- _BRIEF_: Reproduce exactly the lines of the material beneath, from the line that contains "base_panel();" to the line that contains "for node in", both included, and no other lines.

- _RAW DATA_:
★ ★ ★

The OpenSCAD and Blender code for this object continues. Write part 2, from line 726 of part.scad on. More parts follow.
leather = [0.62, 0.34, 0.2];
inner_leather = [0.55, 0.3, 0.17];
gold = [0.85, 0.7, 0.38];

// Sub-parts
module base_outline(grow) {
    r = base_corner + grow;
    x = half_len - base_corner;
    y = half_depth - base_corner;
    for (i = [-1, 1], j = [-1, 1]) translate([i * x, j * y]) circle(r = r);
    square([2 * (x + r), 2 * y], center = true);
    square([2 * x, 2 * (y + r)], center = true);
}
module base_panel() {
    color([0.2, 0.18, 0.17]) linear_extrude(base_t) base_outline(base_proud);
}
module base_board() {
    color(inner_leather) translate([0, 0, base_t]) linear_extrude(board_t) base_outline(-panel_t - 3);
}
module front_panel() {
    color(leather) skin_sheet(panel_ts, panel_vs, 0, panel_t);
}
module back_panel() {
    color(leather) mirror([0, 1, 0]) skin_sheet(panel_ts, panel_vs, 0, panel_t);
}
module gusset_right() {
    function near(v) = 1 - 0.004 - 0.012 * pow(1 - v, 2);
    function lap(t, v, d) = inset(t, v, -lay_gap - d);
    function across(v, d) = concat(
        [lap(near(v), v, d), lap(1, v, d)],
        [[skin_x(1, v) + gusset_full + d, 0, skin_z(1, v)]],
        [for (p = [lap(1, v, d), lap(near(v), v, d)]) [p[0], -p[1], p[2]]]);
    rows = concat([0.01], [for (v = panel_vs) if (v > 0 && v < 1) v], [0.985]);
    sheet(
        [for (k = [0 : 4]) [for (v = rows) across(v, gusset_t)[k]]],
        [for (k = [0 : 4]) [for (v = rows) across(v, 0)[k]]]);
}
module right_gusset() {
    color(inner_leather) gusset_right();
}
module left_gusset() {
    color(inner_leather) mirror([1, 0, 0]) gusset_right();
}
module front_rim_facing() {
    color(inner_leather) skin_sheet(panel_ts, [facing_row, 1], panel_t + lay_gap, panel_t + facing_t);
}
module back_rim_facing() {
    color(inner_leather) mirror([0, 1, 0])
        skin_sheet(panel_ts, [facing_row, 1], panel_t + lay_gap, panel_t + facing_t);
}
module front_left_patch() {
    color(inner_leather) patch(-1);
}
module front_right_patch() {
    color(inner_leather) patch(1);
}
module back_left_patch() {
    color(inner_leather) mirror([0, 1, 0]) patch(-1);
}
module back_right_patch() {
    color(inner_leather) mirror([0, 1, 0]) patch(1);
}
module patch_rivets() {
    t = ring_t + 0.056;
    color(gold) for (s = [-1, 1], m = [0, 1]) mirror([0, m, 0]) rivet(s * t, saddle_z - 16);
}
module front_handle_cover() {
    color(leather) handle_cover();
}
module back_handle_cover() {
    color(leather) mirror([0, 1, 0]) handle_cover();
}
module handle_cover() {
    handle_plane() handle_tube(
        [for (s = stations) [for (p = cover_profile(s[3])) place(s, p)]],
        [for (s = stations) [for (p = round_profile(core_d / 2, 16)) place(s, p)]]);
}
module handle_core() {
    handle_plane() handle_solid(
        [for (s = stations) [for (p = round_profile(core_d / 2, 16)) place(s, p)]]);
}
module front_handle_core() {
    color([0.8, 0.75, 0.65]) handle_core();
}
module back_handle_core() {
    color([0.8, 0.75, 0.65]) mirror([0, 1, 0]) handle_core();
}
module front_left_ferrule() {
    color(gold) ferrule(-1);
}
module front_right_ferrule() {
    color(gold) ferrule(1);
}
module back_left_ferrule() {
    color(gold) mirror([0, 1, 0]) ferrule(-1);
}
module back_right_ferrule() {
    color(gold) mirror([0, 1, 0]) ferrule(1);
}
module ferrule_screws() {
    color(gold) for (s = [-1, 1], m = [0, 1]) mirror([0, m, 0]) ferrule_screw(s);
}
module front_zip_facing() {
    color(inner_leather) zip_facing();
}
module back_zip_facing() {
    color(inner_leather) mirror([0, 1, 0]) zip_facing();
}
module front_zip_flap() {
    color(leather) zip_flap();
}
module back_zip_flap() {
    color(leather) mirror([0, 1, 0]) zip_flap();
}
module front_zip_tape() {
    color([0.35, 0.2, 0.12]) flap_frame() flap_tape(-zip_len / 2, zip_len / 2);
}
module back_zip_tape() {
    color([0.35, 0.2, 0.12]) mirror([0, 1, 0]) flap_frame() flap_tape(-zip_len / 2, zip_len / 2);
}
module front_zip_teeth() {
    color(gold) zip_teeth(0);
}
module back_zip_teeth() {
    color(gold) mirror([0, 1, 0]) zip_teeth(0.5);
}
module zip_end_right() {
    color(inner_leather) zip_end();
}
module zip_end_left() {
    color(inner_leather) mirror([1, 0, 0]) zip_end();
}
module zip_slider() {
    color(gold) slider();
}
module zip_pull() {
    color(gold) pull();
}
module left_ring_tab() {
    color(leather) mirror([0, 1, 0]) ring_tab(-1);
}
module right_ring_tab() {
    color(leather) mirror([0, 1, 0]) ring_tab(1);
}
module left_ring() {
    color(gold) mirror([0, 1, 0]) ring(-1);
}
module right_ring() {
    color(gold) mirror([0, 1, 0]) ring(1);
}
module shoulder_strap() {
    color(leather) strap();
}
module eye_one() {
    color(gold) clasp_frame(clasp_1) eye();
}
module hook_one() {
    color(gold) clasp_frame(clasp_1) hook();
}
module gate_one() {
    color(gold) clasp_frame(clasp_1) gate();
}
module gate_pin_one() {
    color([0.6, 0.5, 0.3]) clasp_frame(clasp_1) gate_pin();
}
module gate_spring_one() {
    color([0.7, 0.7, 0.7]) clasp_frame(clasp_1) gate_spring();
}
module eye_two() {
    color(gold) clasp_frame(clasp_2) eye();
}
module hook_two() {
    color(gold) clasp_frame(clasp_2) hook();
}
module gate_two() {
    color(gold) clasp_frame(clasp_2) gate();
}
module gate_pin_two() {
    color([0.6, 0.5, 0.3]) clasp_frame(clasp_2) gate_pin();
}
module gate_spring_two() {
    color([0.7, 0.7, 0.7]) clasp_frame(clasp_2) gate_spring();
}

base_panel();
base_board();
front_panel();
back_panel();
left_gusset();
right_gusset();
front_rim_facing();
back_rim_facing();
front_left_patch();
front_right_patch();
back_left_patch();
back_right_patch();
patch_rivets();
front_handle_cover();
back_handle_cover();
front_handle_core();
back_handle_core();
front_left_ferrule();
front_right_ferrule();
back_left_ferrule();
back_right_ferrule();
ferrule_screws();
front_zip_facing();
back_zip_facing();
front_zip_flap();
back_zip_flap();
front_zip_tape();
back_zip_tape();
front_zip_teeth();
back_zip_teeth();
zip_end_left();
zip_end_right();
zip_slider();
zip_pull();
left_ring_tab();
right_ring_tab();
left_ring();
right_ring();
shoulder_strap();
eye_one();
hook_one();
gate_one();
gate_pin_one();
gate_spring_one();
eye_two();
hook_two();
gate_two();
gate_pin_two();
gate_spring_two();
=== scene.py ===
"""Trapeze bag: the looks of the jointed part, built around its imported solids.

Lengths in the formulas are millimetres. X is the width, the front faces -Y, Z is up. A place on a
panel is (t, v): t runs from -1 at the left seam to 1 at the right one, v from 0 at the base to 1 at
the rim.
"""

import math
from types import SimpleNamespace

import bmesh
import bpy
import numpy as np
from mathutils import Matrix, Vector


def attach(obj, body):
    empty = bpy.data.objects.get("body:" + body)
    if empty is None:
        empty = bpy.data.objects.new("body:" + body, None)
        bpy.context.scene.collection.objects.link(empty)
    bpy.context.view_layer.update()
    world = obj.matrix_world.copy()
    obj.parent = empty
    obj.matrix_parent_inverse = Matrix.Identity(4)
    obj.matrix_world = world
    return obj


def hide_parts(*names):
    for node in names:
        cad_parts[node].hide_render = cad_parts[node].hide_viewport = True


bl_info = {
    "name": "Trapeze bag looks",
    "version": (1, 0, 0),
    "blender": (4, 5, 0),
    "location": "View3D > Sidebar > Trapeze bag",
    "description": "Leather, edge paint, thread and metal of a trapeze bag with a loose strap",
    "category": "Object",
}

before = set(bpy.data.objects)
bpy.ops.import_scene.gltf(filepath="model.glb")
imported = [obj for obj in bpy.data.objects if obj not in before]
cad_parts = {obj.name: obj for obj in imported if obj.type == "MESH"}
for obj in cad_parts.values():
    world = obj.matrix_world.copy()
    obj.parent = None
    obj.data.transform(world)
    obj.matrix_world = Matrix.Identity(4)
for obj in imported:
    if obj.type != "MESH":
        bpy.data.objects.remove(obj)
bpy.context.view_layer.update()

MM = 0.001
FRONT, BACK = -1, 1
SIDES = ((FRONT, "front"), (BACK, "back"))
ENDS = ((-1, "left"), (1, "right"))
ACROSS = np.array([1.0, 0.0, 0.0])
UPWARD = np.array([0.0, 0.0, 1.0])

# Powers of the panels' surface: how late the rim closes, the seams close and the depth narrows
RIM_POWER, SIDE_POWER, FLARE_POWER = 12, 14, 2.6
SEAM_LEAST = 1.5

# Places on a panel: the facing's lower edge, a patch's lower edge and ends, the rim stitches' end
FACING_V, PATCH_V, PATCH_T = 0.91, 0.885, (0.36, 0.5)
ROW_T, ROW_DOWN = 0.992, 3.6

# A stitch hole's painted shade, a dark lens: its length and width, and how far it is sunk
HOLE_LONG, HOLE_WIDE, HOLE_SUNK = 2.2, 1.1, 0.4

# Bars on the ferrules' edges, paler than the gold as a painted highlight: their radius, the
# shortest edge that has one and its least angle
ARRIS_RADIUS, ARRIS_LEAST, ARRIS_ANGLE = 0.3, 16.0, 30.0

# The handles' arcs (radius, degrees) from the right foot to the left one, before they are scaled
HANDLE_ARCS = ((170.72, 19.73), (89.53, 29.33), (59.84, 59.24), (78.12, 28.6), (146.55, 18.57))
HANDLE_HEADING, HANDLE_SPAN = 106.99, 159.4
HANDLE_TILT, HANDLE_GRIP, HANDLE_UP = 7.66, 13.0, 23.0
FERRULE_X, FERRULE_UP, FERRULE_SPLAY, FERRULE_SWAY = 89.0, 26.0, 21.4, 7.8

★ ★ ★

- _CORRECT RESULT_:
base_panel();
base_board();
front_panel();
back_panel();
left_gusset();
right_gusset();
front_rim_facing();
back_rim_facing();
front_left_patch();
front_right_patch();
back_left_patch();
back_right_patch();
patch_rivets();
front_handle_cover();
back_handle_cover();
front_handle_core();
back_handle_core();
front_left_ferrule();
front_right_ferrule();
back_left_ferrule();
back_right_ferrule();
ferrule_screws();
front_zip_facing();
back_zip_facing();
front_zip_flap();
back_zip_flap();
front_zip_tape();
back_zip_tape();
front_zip_teeth();
back_zip_teeth();
zip_end_left();
zip_end_right();
zip_slider();
zip_pull();
left_ring_tab();
right_ring_tab();
left_ring();
right_ring();
shoulder_strap();
eye_one();
hook_one();
gate_one();
gate_pin_one();
gate_spring_one();
eye_two();
hook_two();
gate_two();
gate_pin_two();
gate_spring_two();
=== scene.py ===
"""Trapeze bag: the looks of the jointed part, built around its imported solids.

Lengths in the formulas are millimetres. X is the width, the front faces -Y, Z is up. A place on a
panel is (t, v): t runs from -1 at the left seam to 1 at the right one, v from 0 at the base to 1 at
the rim.
"""

import math
from types import SimpleNamespace

import bmesh
import bpy
import numpy as np
from mathutils import Matrix, Vector


def attach(obj, body):
    empty = bpy.data.objects.get("body:" + body)
    if empty is None:
        empty = bpy.data.objects.new("body:" + body, None)
        bpy.context.scene.collection.objects.link(empty)
    bpy.context.view_layer.update()
    world = obj.matrix_world.copy()
    obj.parent = empty
    obj.matrix_parent_inverse = Matrix.Identity(4)
    obj.matrix_world = world
    return obj


def hide_parts(*names):
    for node in names:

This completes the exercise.